> **Task description**:
Every line must be returned precisely as it is written.

::::::::

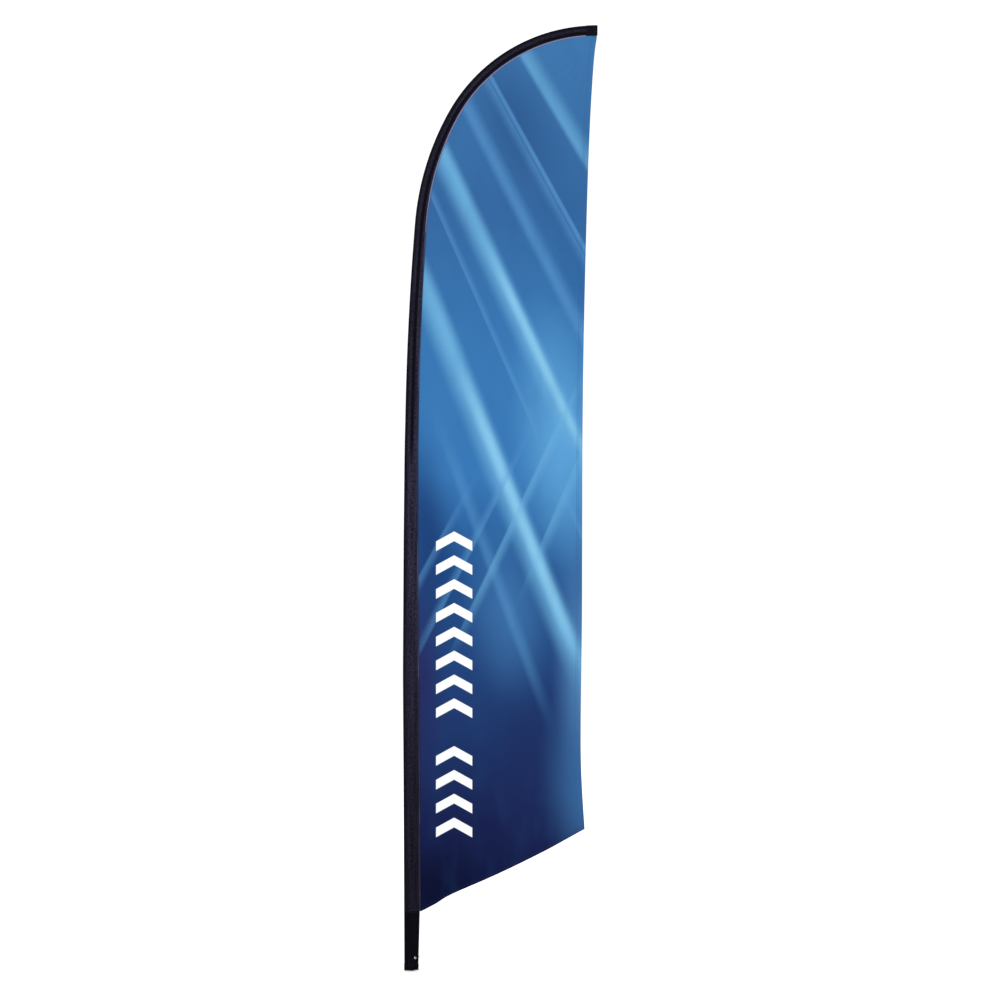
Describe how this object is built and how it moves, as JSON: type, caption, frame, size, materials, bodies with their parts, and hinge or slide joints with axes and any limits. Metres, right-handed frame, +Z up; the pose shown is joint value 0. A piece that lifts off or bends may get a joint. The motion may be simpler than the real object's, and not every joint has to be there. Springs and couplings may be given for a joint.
{
  "type": "feather flag",
  "caption": "Tall feather flag: printed banner with a black pole sleeve on a sectional pole that bends over at the head and turns on a ball-bearing spindle.",
  "frame": {"origin": "centre of the spindle's base face, at the mouth of its tapped hole, on the pole's axis", "axes": "+Z up the pole, +X from the pole towards the fly edge, +Y through the cloth to its back; the printed front faces -Y"},
  "size_m": [0.8159, 0.035, 3.9641],
  "materials": {
    "spindle_steel": "turned, zinc plated",
    "bearing_steel": "ground and polished",
    "cage_brass": "stamped",
    "washer_nylon": "moulded nylon",
    "spring_steel": "blued spring steel",
    "anodised_aluminium": "satin anodised",
    "black_plastic": "moulded",
    "fibreglass": "pultruded glass fibre",
    "plated_fitting": "nickel plated",
    "elastic_cord": "braided sheath",
    "sleeve_cloth": "black knitted polyester",
    "pocket_webbing": "woven webbing",
    "seam_tape": "narrow binding",
    "printed_cloth": "printed knitted polyester"
  },
  "bodies": {
    "spindle": {"spindle_shaft": "spindle_steel", "thrust_washer": "washer_nylon", "lower_inner_race": "bearing_steel", "race_spacer": "spindle_steel", "upper_inner_race": "bearing_steel", "spindle_circlip": "spring_steel"},
    "ball_set": {"lower_ball_ring": "bearing_steel", "lower_ball_cage": "cage_brass", "upper_ball_ring": "bearing_steel", "upper_ball_cage": "cage_brass"},
    "rotor": {"rotor_barrel": "anodised_aluminium", "lower_outer_race": "bearing_steel", "upper_outer_race": "bearing_steel", "barrel_cap": "black_plastic"},
    "mast": {"lower_pole": "anodised_aluminium", "middle_pole": "anodised_aluminium", "upper_pole": "fibreglass", "upper_pole_ferrule": "plated_fitting", "tip_rod": "fibreglass", "tip_rod_cap": "black_plastic", "lower_button_spring": "spring_steel", "upper_button_spring": "spring_steel", "pole_hook": "plated_fitting", "hook_rivet": "plated_fitting", "tension_cord": "elastic_cord", "pole_sleeve": "sleeve_cloth", "sleeve_tail": "sleeve_cloth", "sleeve_cuff": "sleeve_cloth", "tip_pocket": "pocket_webbing", "sleeve_eyelets": "plated_fitting", "eyelet_washers": "plated_fitting", "seam_tape": "seam_tape", "mast_panel": "printed_cloth"},
    "lower_button": {"lower_snap_button": "plated_fitting"},
    "upper_button": {"upper_snap_button": "plated_fitting"},
    "sail": {"sail_panel": "printed_cloth", "fly_hem": "printed_cloth", "bottom_hem": "printed_cloth"}
  },
  "joints": [
    {"name": "swivel", "type": "hinge", "parent": "spindle", "child": "rotor", "pos_m": [0, 0, 0.081], "axis": [0, 0, 1], "continuous": true},
    {"name": "ball_turn", "type": "hinge", "parent": "spindle", "child": "ball_set", "pos_m": [0, 0, 0.081], "axis": [0, 0, 1], "continuous": true},
    {"name": "lift_off", "type": "slide", "parent": "rotor", "child": "mast", "axis": [0, 0, 1], "range_m": [0, 0.2]},
    {"name": "sail_swing", "type": "hinge", "parent": "mast", "child": "sail", "pos_m": [0.062, 0, 0.253], "axis": [0.1934, 0, 0.9811], "range_deg": [-22, 22]},
    {"name": "lower_button_press", "type": "slide", "parent": "mast", "child": "lower_button", "axis": [-1, 0, 0], "range_m": [0, 0.0032], "stiffness_N_per_m": 800, "springref_m": -0.002, "deforming": ["lower_button_spring"]},
    {"name": "upper_button_press", "type": "slide", "parent": "mast", "child": "upper_button", "axis": [-1, 0, 0], "range_m": [0, 0.0032], "stiffness_N_per_m": 800, "springref_m": -0.002, "deforming": ["upper_button_spring"]}
  ],
  "couplings": [
    {"joint": "ball_turn", "follows": "swivel", "ratio": 0.58333}
  ]
}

::::::::

> **Output for this task**:
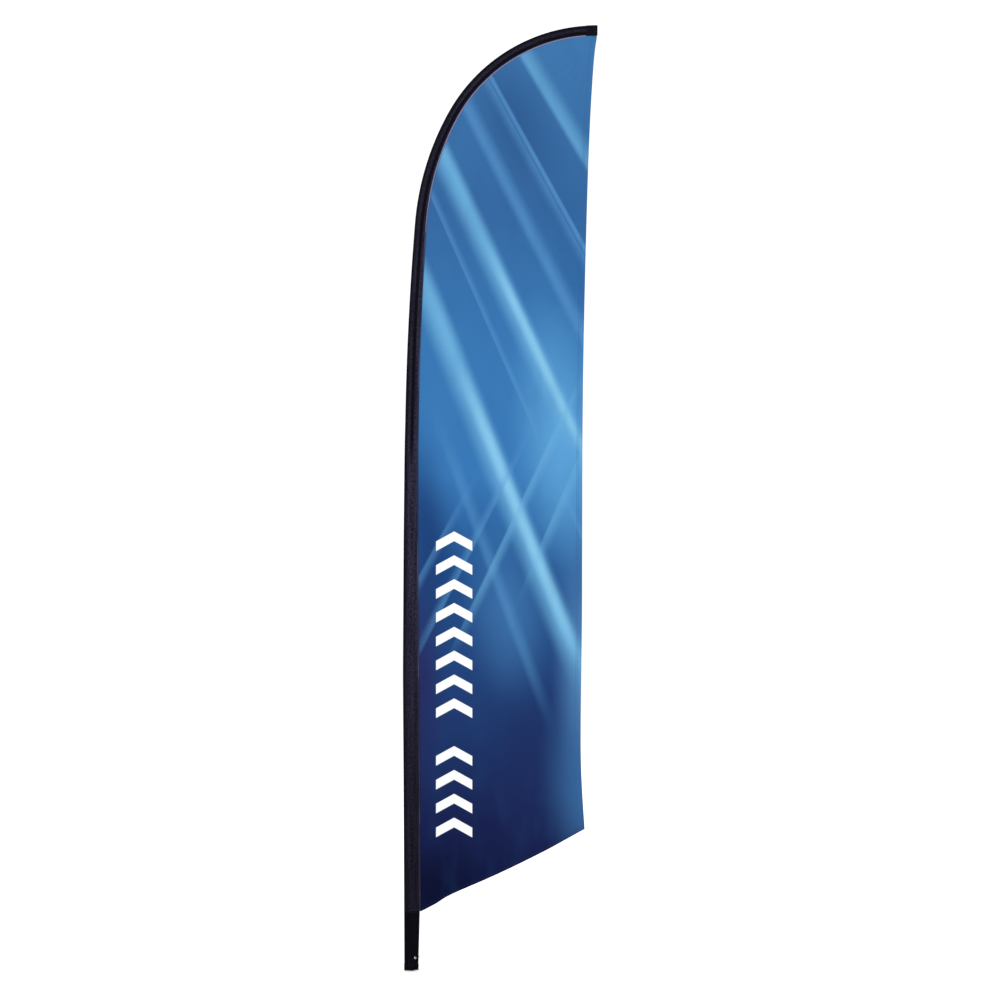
Describe how this object is built and how it moves, as JSON: type, caption, frame, size, materials, bodies with their parts, and hinge or slide joints with axes and any limits. Metres, right-handed frame, +Z up; the pose shown is joint value 0. A piece that lifts off or bends may get a joint. The motion may be simpler than the real object's, and not every joint has to be there. Springs and couplings may be given for a joint.
{
  "type": "feather flag",
  "caption": "Tall feather flag: printed banner with a black pole sleeve on a sectional pole that bends over at the head and turns on a ball-bearing spindle.",
  "frame": {"origin": "centre of the spindle's base face, at the mouth of its tapped hole, on the pole's axis", "axes": "+Z up the pole, +X from the pole towards the fly edge, +Y through the cloth to its back; the printed front faces -Y"},
  "size_m": [0.8159, 0.035, 3.9641],
  "materials": {
    "spindle_steel": "turned, zinc plated",
    "bearing_steel": "ground and polished",
    "cage_brass": "stamped",
    "washer_nylon": "moulded nylon",
    "spring_steel": "blued spring steel",
    "anodised_aluminium": "satin anodised",
    "black_plastic": "moulded",
    "fibreglass": "pultruded glass fibre",
    "plated_fitting": "nickel plated",
    "elastic_cord": "braided sheath",
    "sleeve_cloth": "black knitted polyester",
    "pocket_webbing": "woven webbing",
    "seam_tape": "narrow binding",
    "printed_cloth": "printed knitted polyester"
  },
  "bodies": {
    "spindle": {"spindle_shaft": "spindle_steel", "thrust_washer": "washer_nylon", "lower_inner_race": "bearing_steel", "race_spacer": "spindle_steel", "upper_inner_race": "bearing_steel", "spindle_circlip": "spring_steel"},
    "ball_set": {"lower_ball_ring": "bearing_steel", "lower_ball_cage": "cage_brass", "upper_ball_ring": "bearing_steel", "upper_ball_cage": "cage_brass"},
    "rotor": {"rotor_barrel": "anodised_aluminium", "lower_outer_race": "bearing_steel", "upper_outer_race": "bearing_steel", "barrel_cap": "black_plastic"},
    "mast": {"lower_pole": "anodised_aluminium", "middle_pole": "anodised_aluminium", "upper_pole": "fibreglass", "upper_pole_ferrule": "plated_fitting", "tip_rod": "fibreglass", "tip_rod_cap": "black_plastic", "lower_button_spring": "spring_steel", "upper_button_spring": "spring_steel", "pole_hook": "plated_fitting", "hook_rivet": "plated_fitting", "tension_cord": "elastic_cord", "pole_sleeve": "sleeve_cloth", "sleeve_tail": "sleeve_cloth", "sleeve_cuff": "sleeve_cloth", "tip_pocket": "pocket_webbing", "sleeve_eyelets": "plated_fitting", "eyelet_washers": "plated_fitting", "seam_tape": "seam_tape", "mast_panel": "printed_cloth"},
    "lower_button": {"lower_snap_button": "plated_fitting"},
    "upper_button": {"upper_snap_button": "plated_fitting"},
    "sail": {"sail_panel": "printed_cloth", "fly_hem": "printed_cloth", "bottom_hem": "printed_cloth"}
  },
  "joints": [
    {"name": "swivel", "type": "hinge", "parent": "spindle", "child": "rotor", "pos_m": [0, 0, 0.081], "axis": [0, 0, 1], "continuous": true},
    {"name": "ball_turn", "type": "hinge", "parent": "spindle", "child": "ball_set", "pos_m": [0, 0, 0.081], "axis": [0, 0, 1], "continuous": true},
    {"name": "lift_off", "type": "slide", "parent": "rotor", "child": "mast", "axis": [0, 0, 1], "range_m": [0, 0.2]},
    {"name": "sail_swing", "type": "hinge", "parent": "mast", "child": "sail", "pos_m": [0.062, 0, 0.253], "axis": [0.1934, 0, 0.9811], "range_deg": [-22, 22]},
    {"name": "lower_button_press", "type": "slide", "parent": "mast", "child": "lower_button", "axis": [-1, 0, 0], "range_m": [0, 0.0032], "stiffness_N_per_m": 800, "springref_m": -0.002, "deforming": ["lower_button_spring"]},
    {"name": "upper_button_press", "type": "slide", "parent": "mast", "child": "upper_button", "axis": [-1, 0, 0], "range_m": [0, 0.0032], "stiffness_N_per_m": 800, "springref_m": -0.002, "deforming": ["upper_button_spring"]}
  ],
  "couplings": [
    {"joint": "ball_turn", "follows": "swivel", "ratio": 0.58333}
  ]
}